Kevin Taylor, the longtime Abilene musician, met Flores about 20 years ago. Although his background is in the rockin' electric blues, both as a drummer and guitarist, Taylor landed a gig playing drums for Red Steagall.

After playing for a few months with the band, Taylor in 1998 was to play his first Red Steagall Cowboy Gathering & Western Swing Festival in the Fort Worth Stockyards National Historic District.

"That's where I met Bobby," Taylor recalled. At the time, swing legends Johnny Gimble and Leon Rausch still were performing. Both had been members of Bob Wills' Texas Playboys back in the day.

It was Flores who succeeded Gimble. Flores had been the fiddler for Price, whom he met as a teenager.
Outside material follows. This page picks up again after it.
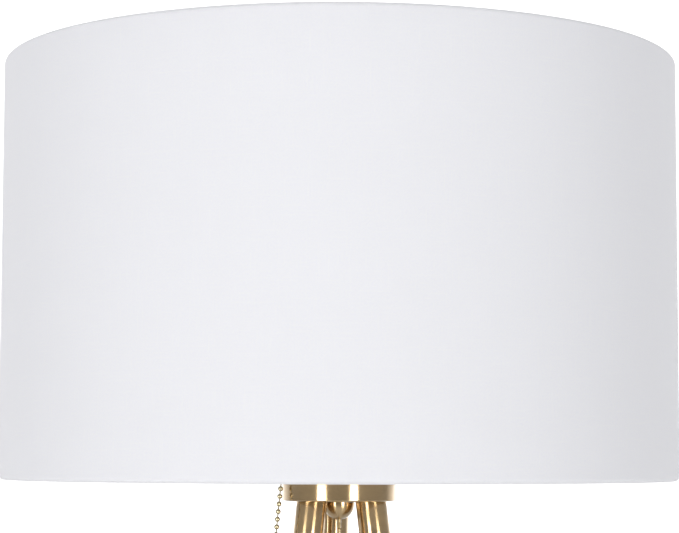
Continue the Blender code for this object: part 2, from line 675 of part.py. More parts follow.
def make_bulb(mats):
    """A screw-cap bulb: contact tip, threaded cap, housing and globe."""
    tip_top = BULB_BOTTOM + BULB_TIP_HEIGHT
    button = BULB_TIP_RADIUS * 0.6
    tip = [(0.0, tip_top), (BULB_TIP_RADIUS, tip_top), (button, BULB_BOTTOM), (0.0, BULB_BOTTOM)]
    turned("bulb_contact", tip, mats["steel"], COARSE)
    low = tip_top + GAP
    high = low + BULB_CAP_LENGTH
    cap = [(0.0, high), (BULB_CAP_RADIUS, high)]
    turns = int((BULB_CAP_LENGTH - 0.008) / BULB_THREAD_PITCH)
    for i in range(turns):
        crest = high - 0.002 - i * BULB_THREAD_PITCH
        cap += [(BULB_CAP_RADIUS, crest), (BULB_CAP_RADIUS - 0.0009, crest - BULB_THREAD_PITCH / 2)]
    cap += [(BULB_CAP_RADIUS - 0.001, low + 0.005), (BULB_TIP_RADIUS + 0.001, low), (0.0, low)]
    turned("bulb_cap", cap, mats["bright_brass"], MEDIUM)
    low, high = high + GAP, high + GAP + BULB_HOUSING_LENGTH
    housing = [(0.0, high), (BULB_HOUSING_TOP_RADIUS, high), (BULB_CAP_RADIUS + 0.0005, low + 0.004)]
    housing += [(BULB_CAP_RADIUS, low), (0.0, low)]
    turned("bulb_housing", housing, mats["housing"], MEDIUM)
    low = high + GAP
    widest = low + BULB_GLOBE_LENGTH - BULB_RADIUS
    lining = BULB_RADIUS - BULB_GLOBE_WALL
    rim = BULB_HOUSING_TOP_RADIUS + 0.0005
    globe = [(0.0, widest + BULB_RADIUS)] + arc(0, widest, BULB_RADIUS, BULB_RADIUS, 75, -15, 6)
    globe += [(rim, low), (rim - BULB_GLOBE_WALL, low)]
    globe += arc(0, widest, lining, lining, -15, 75, 6) + [(0.0, widest + lining)]
    turned("bulb_globe", globe, mats["glass"], MEDIUM)


def make_harp(mats):
    """The saddle with its two posts, the wire bow with its boss and stud, and the two sleeves."""
    azimuth = ARM_AZIMUTH - 90
    turn = math.radians(azimuth)
    post = HARP_POST_SPACING
    size = (post * 2 + SADDLE_WIDTH * 0.6, SADDLE_WIDTH, SADDLE_THICKNESS)
    middle = (0, 0, SADDLE_BOTTOM + SADDLE_THICKNESS / 2)
    saddle = box("harp_saddle", size, middle, mats["bright_brass"])
    saddle.rotation_euler.z = turn
    hole = rod_profile(NIPPLE_RADIUS + GAP, SADDLE_BOTTOM - 0.001, SADDLE_TOP + 0.001)
    boolean(saddle, turned("saddle_hole", hole, None, MEDIUM, collection=CUTTERS))
    post_top = SADDLE_TOP + HARP_POST_HEIGHT
    for side, name in ((1, "a"), (-1, "b")):
        foot = around(post * side, azimuth)
        rod = rod_profile(HARP_WIRE_RADIUS, SADDLE_BOTTOM + SADDLE_THICKNESS / 2, post_top)
        peg = turned(f"harp_post_{name}", rod, None, COARSE, collection=CUTTERS, location=foot)
        boolean(saddle, peg, "UNION")
        sleeve_inner = HARP_WIRE_RADIUS + GAP
        low = post_top - HARP_SLEEVE_LENGTH / 2
        sleeve = tube_profile(sleeve_inner + HARP_SLEEVE_WALL, sleeve_inner, low, low + HARP_SLEEVE_LENGTH)
        turned(f"harp_sleeve_{name}", sleeve, mats["bright_brass"], COARSE, hollow=True, location=foot)

    boss_middle = HARP_SEAT - HARP_BOSS_HEIGHT / 2
    rise = boss_middle - (post_top + GAP)
    straight = (HARP_SLEEVE_LENGTH / 2 + 0.0019) / rise  # the wire bends once it has left its sleeve
    half = [
        (post, 0.0), (post, straight), (post * 1.35, 0.11), (HARP_BULGE * 0.93, 0.26), (HARP_BULGE, 0.45),
        (HARP_BULGE * 0.9, 0.66), (HARP_BULGE * 0.62, 0.84), (HARP_BULGE * 0.3, 0.955), (0.0, 1.0),
    ]
    outline = half + [(-across, share) for across, share in half[-2::-1]]
    route = [around(across, azimuth, post_top + GAP + rise * share) for across, share in outline]
    bow = as_mesh(wire("harp_bow", curve_points(route, 0.024, 0.024), HARP_WIRE_RADIUS, mats["bright_brass"]))
    top = [
        (0.0, HARP_SEAT + HARP_STUD_LENGTH),
        (HARP_STUD_RADIUS, HARP_SEAT + HARP_STUD_LENGTH),
        (HARP_STUD_RADIUS, HARP_SEAT),
        (HARP_BOSS_RADIUS, HARP_SEAT),
        (HARP_BOSS_RADIUS, HARP_SEAT - HARP_BOSS_HEIGHT),
        (0.0, HARP_SEAT - HARP_BOSS_HEIGHT),
    ]
    boolean(bow, turned("harp_boss", top, None, COARSE, collection=CUTTERS), "UNION")


def make_shade(mats):
    """The drum: linen, styrene liner, lower ring, and upper ring with its spider."""
    outer = SHADE_RADIUS
    fabric = tube_profile(outer, outer - SHADE_WALL, SHADE_BOTTOM, SHADE_TOP)
    turned("shade_fabric", fabric, mats["linen"], FINE, hollow=True)
    outer -= SHADE_WALL + GAP
    liner = tube_profile(outer, outer - LINER_WALL, SHADE_BOTTOM + 0.0005, SHADE_TOP - 0.0005)
    turned("shade_liner", liner, mats["liner"], FINE, hollow=True)
    low = SHADE_BOTTOM + RING_WIRE_RADIUS + 0.001
    high = SHADE_TOP - RING_WIRE_RADIUS - 0.001
    loop = [around(RING_RADIUS, 360 * i / RING) for i in range(RING)]
    closed = {"cyclic": True, "resolution": 1}
    low_loop = [p + Vector((0, 0, low)) for p in loop]
    wire("shade_bottom_ring", low_loop, RING_WIRE_RADIUS, mats["white_wire"], **closed)
    half = SPIDER_WASHER_HEIGHT / 2
    hole = HARP_STUD_RADIUS + SLIDE_GAP
    washer = tube_profile(SPIDER_WASHER_RADIUS, hole, SPIDER_HEIGHT - half, SPIDER_HEIGHT + half)
    spider = turned("shade_spider", washer, mats["white_wire"], MEDIUM, hollow=True)
    high_loop = [p + Vector((0, 0, high)) for p in loop]
    ring = as_mesh(wire("top_ring", high_loop, RING_WIRE_RADIUS, None, collection=CUTTERS, **closed))
    boolean(spider, ring, "UNION")
    for azimuth in SPIDER_AZIMUTHS:
        route = [
            around(SPIDER_WASHER_RADIUS - 0.004, azimuth, SPIDER_HEIGHT),
            around(RING_RADIUS - 0.030, azimuth, SPIDER_HEIGHT),
            around(RING_RADIUS - 0.010, azimuth, SPIDER_HEIGHT + (high - SPIDER_HEIGHT) * 0.3),
            around(RING_RADIUS, azimuth, high),
        ]
        name = f"spider_arm_{azimuth:.0f}"
        arm = wire(name, route, SPIDER_ARM_RADIUS, None, resolution=1, collection=CUTTERS)
        boolean(spider, as_mesh(arm), "UNION")


def make_finial(mats):
    """The finial's base, which clamps the shade, and the knob on it."""
    bore = HARP_STUD_RADIUS + GAP
    low, high = FINIAL_BOTTOM, FINIAL_BOTTOM + FINIAL_BASE_HEIGHT
    r = FINIAL_BASE_RADIUS
    base = [(r * 0.7, high), (r, high - 0.0015), (r, low), (bore, low), (bore, high)]
    turned("finial_base", base, mats["brass"], MEDIUM, hollow=True)
    low = high + GAP
    high = low + FINIAL_KNOB_HEIGHT
    r = FINIAL_KNOB_RADIUS
    middle = high - r
    roof = HARP_SEAT + HARP_STUD_LENGTH + GAP
    foot = FINIAL_NECK_RADIUS + 0.0010
    knob = [(0.0, high)] + arc(0, middle, r, r, 75, -60, 6)
    knob += [(FINIAL_NECK_RADIUS, low + 0.0020), (foot, low + 0.0012), (foot, low)]
    knob += [(bore, low), (bore, roof), (0.0, roof)]
    turned("finial_knob", knob, mats["brass"], MEDIUM)


def make_cord(mats):
    """The hanging flex, its coil and tie, its tail and the plug with two blades."""
    step = (CORD_PLUMB_END - CORD_TOP) / CORD_PLUMB_POINTS
    route = [(0.0, 0.0, CORD_TOP + step * i) for i in range(CORD_PLUMB_POINTS + 1)]
    route += CORD_BEND_ROUTE
    wire("cord_hang", curve_points(route, CORD_STEP, CORD_STRAIGHT_STEP), CORD_RADIUS, mats["flex"])
    wire("cord_tail", curve_points(CORD_TAIL_ROUTE, CORD_STEP, CORD_STEP), CORD_RADIUS, mats["flex"])
    edge = 0.0015
    outer, inner, high = COIL_OUTER_RADIUS, COIL_INNER_RADIUS, COIL_HEIGHT
    ring = [
        (outer - edge, high), (outer, high - edge), (outer, edge), (outer - edge, 0.0),
        (inner + edge, 0.0), (inner, edge), (inner, high - edge), (inner + edge, high),
    ]
    turned("cord_coil", ring, mats["flex"], FINE // 2, hollow=True, location=(*COIL_CENTRE, COIL_BOTTOM))
    wide = outer - inner + 2 * TIE_GAP
    tall = COIL_HEIGHT + 2 * TIE_GAP
    middle = (COIL_CENTRE[0], COIL_CENTRE[1] + (outer + inner) / 2, COIL_BOTTOM + COIL_HEIGHT / 2)
    size = (TIE_WIDTH, wide + 2 * TIE_THICKNESS, tall + 2 * TIE_THICKNESS)
    tie = box("cord_tie", size, middle, mats["tie"])
    boolean(tie, box("cord_tie_inside", (TIE_WIDTH * 2, wide, tall), middle, None, collection=CUTTERS))

    end = Vector(CORD_TAIL_ROUTE[-1])
    middle = (end.x + GAP + PLUG_LENGTH / 2, end.y, PLUG_HEIGHT / 2)
    plug = box("plug_body", (PLUG_LENGTH, PLUG_WIDTH, PLUG_HEIGHT), middle, mats["flex"])
    bevel = plug.modifiers.new("Edges", "BEVEL")
    bevel.width = 0.0025
    bevel.segments = 2
    blade_middle = end.x + GAP + PLUG_LENGTH + GAP + BLADE_LENGTH / 2
    for side, name in ((1, "left"), (-1, "right")):
        place = (blade_middle, end.y + side * BLADE_SPACING / 2, PLUG_HEIGHT / 2)
        box(f"plug_blade_{name}", (BLADE_LENGTH, BLADE_THICKNESS, BLADE_WIDTH), place, mats["bright_brass"])


def main():
    clear_scene()
    mats = make_materials()
    size = LEG_FLOOR_RADIUS * 4
    floor = box("floor_cutter", (size, size, 0.1), (0, 0, -0.05), None, collection=CUTTERS)
    make_hub_disc(mats)
    for name, azimuth in LEG_NAMES.items():
        make_leg(name, azimuth, mats, floor)
    make_centre_stack(mats)
    make_holder(mats)
    make_pull_chain(mats)
    make_bulb(mats)
    make_harp(mats)
    make_shade(mats)
    make_finial(mats)
    make_cord(mats)


main()
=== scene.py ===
"""Looks of the tripod floor lamp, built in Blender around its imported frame.

Metres, +Z up, in the frame's own coordinates: the origin is on the floor, on the lamp's axis, and the
rear leg points to +Y. Each sub-assembly is a class that holds its sizes, takes its places from the
frame's nodes, makes its meshes with bmesh operators and dresses them in a finish.
"""

from __future__ import annotations

import json
import logging
import math
from dataclasses import dataclass, field
from enum import Enum
from typing import Callable, Iterable, Sequence

import bmesh
import bpy
from mathutils import Matrix, Vector

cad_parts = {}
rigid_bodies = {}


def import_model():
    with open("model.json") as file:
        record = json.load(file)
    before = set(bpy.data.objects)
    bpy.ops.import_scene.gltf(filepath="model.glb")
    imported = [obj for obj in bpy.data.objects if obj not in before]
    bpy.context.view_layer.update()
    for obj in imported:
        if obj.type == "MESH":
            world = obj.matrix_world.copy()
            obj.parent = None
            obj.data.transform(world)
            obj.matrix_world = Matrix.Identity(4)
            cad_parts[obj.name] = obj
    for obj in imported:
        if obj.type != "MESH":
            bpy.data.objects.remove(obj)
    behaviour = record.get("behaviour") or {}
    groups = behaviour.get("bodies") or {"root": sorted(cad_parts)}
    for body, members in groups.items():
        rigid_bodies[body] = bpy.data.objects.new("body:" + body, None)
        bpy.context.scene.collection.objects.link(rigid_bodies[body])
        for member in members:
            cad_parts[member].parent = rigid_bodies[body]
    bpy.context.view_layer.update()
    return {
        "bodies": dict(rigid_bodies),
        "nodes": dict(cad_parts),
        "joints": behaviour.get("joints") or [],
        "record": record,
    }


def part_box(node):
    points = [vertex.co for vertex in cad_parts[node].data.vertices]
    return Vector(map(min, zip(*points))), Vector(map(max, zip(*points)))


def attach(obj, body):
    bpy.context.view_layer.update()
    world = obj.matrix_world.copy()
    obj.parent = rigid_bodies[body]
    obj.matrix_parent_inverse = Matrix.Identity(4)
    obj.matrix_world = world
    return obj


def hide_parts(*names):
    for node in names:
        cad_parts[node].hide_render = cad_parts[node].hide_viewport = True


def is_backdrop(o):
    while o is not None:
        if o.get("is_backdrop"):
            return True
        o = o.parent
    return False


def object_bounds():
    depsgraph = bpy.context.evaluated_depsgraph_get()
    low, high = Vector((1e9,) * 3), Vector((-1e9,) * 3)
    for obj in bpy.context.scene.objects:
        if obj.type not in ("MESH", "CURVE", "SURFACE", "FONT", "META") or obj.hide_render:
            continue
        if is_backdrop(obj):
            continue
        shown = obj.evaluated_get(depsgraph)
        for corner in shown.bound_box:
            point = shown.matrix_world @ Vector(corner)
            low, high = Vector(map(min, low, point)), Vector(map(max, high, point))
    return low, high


LOG = logging.getLogger("tripod_floor_lamp")
TAU = 2 * math.pi
WELD = 1e-6
SHARP_ANGLE = math.radians(32)
ROUND_STEPS = 96
SMALL_STEPS = 40
LEG_AZIMUTHS = {"rear": 90.0, "left": 210.0, "right": 330.0}
NIPPLE_BORE = 0.0051
FIT_GAP = 0.0003
STUD_RISE = 0.0100

Profile = Sequence[tuple[float, float]]
Route = Sequence[tuple[float, float, float]]


class Body(Enum):
    """The bodies of the frame that pieces ride on."""

    LAMP = "lamp_frame"
    SHADE = "shade"
    FINIAL_BASE = "finial_base"
    FINIAL_KNOB = "finial_knob"
    BULB_TIP = "bulb_tip"
    BULB = "bulb"
    CHAIN_HEAD = "chain_head"
    CHAIN = "chain"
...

So impressed was Price, that Flores also was welcome to perform with him.

Entering into a different genre, Taylor said he was encouraged by Flores.

Early on, Flores left him a phone message, praising Taylor's work on the snare drums. Flores not only thought enough to call him, but had to track down Taylor's phone number.

"I didn't hardly know him at all, " Taylor said, but the atta-boy from a veteran of the cowboy gathering meant a lot.

"I just felt the need to tell you that," Taylor said, recounting Flores' compliment.

Said Taylor, "It meant a lot to me. Those kind of things nobody can ever take away from you."

Taylor said Flores founded his own music school, and enjoyed teaching the art of music to youngsters. In 2002, Flores started his own music label, Yellow Rose Records, and released eight albums. He also opened B.A.M. Recording Studio in 2009.

Flores would form his band "and play every weekend, like the rest of us," he said.

He remained a go-to play for studio recording projects.

Flores was a fan of Abilene-based singer Twila Foreman, who sang background vocals on his projects, Taylor said.

"When I'd play with Bobby, his first question would be, 'Have you talked to Twila lately?'" Taylor said.

Taylor said music fans may not know that Flores had another love - kayaking.

Taylor remembers that after gigs in the Stockyards, some musicians would go eat but Flores would vanish into the night. To kayak.

"He'd go by himself and like the peace and the quiet," Taylor said. "Get away from the loud music for awhile."